[31 Days of Horror Part V: A New Beginning] Day 18 – Carrie (2013)

Director: Kimberly Peirce

Cast: Chloe Grace Moretz, Julianne Moore, Judy Greer, Portia Doubleday, Alex Russell, Gabriella Wilde

Screenplay: Lawrence D. Cohen, Roberto Aguirre-Sacasa

100 mins. Rated R for bloody violence, disturbing images, language and some sexual content.

 

Many people know the love I have for the novel Carrie. There have been three adaptations of the classic novel (the original film even had a sequel), most recently in 2013, directed by Kimberly Peirce (Boys Don’t Cry, Stop-Loss). That’s the one we are talking about today.

Carrie White (Chloe Grace Moretz, Let Me In, November Criminals) is a troubled girl with a difficult life at home. Her mother Margaret (Julianne Moore, The Hours, Kingsman: The Golden Circle) is a religious fanatic who believes the very birth of her daughter to be one of the most sinful acts in her life. At school, Carrie is not popular. When she experiences her first period, she is tortured and ridiculed by her female classmates, led by Chris Hargensen (Portia Doubleday, Youth in Revolt, TV’s Mr. Robot). Many of the girls later feel terrible about their actions, including Sue Snell (Gabriella Wilde, The Three Musketeers, TV’s Poldark), who devises a plan to make things right with Carrie. Chris, though, devises a plan of her own, that will push Carrie to the breaking point. What the girls don’t know is that Carrie White has an amazing gift, one that she cannot control. This gift has incredible and horrifying potential that will forever alter all their lives.

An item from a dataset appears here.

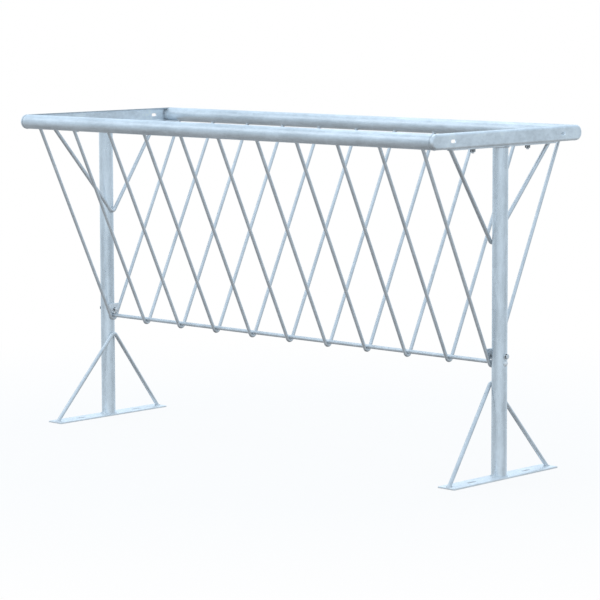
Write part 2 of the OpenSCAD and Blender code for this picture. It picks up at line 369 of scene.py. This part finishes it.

This is a film that brings to life a classic argument among film criticism. The crew, including director Peirce, claim that this incarnation of Carrie is a re-imaging of the classic Stephen King novel. Unfortunately, this film is very little more than a scene-by-scene remake of the original film. It even uses the original screenplay by Lawrence D. Cohen with added updates and a few tweaks by Riverdale creator Robert Aguirre-Sacasa. It just feels hollowly made. It’s difficult to blame the studio for interfering (the film was notoriously heavily re-edited after poor test screenings, cutting somewhere around 45 minutes from the finished product) because of just how much the movie feels like a retread of the original.

Moretz and Moore are terrifically cast as daughter and mother White. Peirce fills the rest of her cast with the hottest young stars of 2013, including Ansel Elgort in his first film roll as Tommy Ross, Sue Snell’s boyfriend. Elgort does a pretty nice job as Ross as well.

The film is well shot and features some truly impressive camerawork. What muddles the final product is the atrocious CGI (it didn’t look very good in 2013 either). Some of it is truly cheap-looking. The movie didn’t need some of the more stylish CGI, so I don’t understand the need to use it, especially in the last third of the film.

Carrie is fine, but it beckons to be compared to Brian De Palma’s superior film from decades back. It features some fine performance work but there are some technical issues with marr the film’s watchability. It’s too bad, because there are shades of incredible here, but it just feels too similar, and in that way, unnecessary.